SP Group’s Wood agrees that when buyers do open up to a more holistic approach, printers must be ready: "If a buyer is looking to us as the professionals and saying ‘what advice have you got?’, if we just turn around and say ‘well it doesn’t matter because we’ve told you all this before and you don’t listen’, then we’re going to be out of business."
And the DMA’s Walsh points out that showing real environmental expertise and concern will eventually benefit not just individual printers, but also the industry as a whole. "Paper doesn’t have a very good image in terms of the environment," he says. "People see paper waste as very visible and tangible whereas they don’t realise the impact of digital. So people may migrate to digital faster if the print industry is seen as inefficient and wasting resources – so it’s got to be in everyone’s interest to promote a better approach."
The case for trying to illustrate to clients the ways printers, buyers and designers can all work together to make print greener, seems, then, a strong one. The genuinely environmentally friendly printer, say some, will need to realise that it is not only the way ink and finishes are applied to paper that will dictate a product’s environmental footprint. Rather, there are a whole host of substrate, design, distribution and recycling considerations to be taken into account if print is really to ‘do its bit’.

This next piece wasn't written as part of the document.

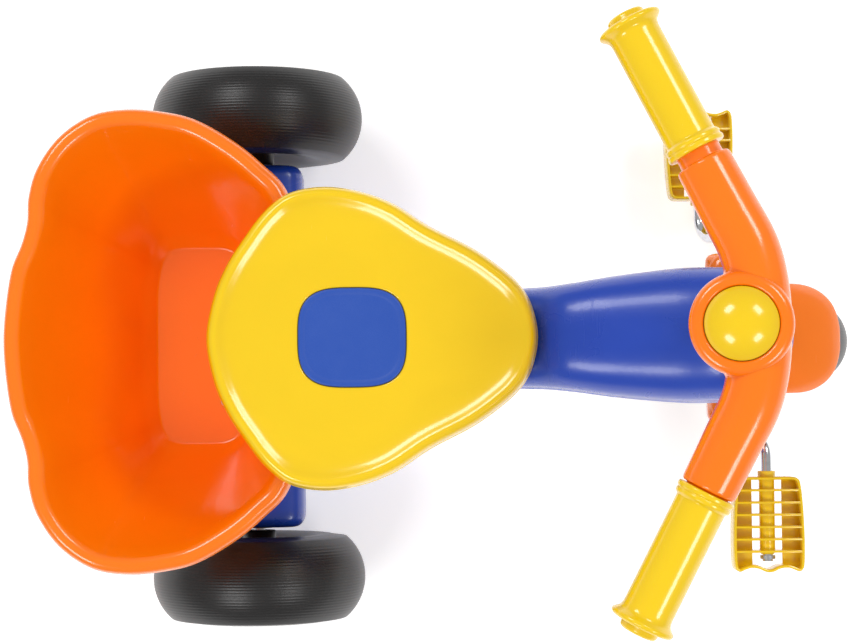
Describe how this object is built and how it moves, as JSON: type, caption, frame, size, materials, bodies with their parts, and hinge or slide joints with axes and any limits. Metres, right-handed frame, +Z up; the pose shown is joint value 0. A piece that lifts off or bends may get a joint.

And, with eco-consciousness mounting, it may soon be required of printers to advise on how the whole lifecycle of a product might be improved. Printers should, then, at least start considering what happens to a product once it leaves their hands and advise their customers accordingly. The buyer might not be receptive to their suggestions just yet, but they will certainly remember the printer’s expert advice and bring work their way when they decide that it’s time to join forces in going green.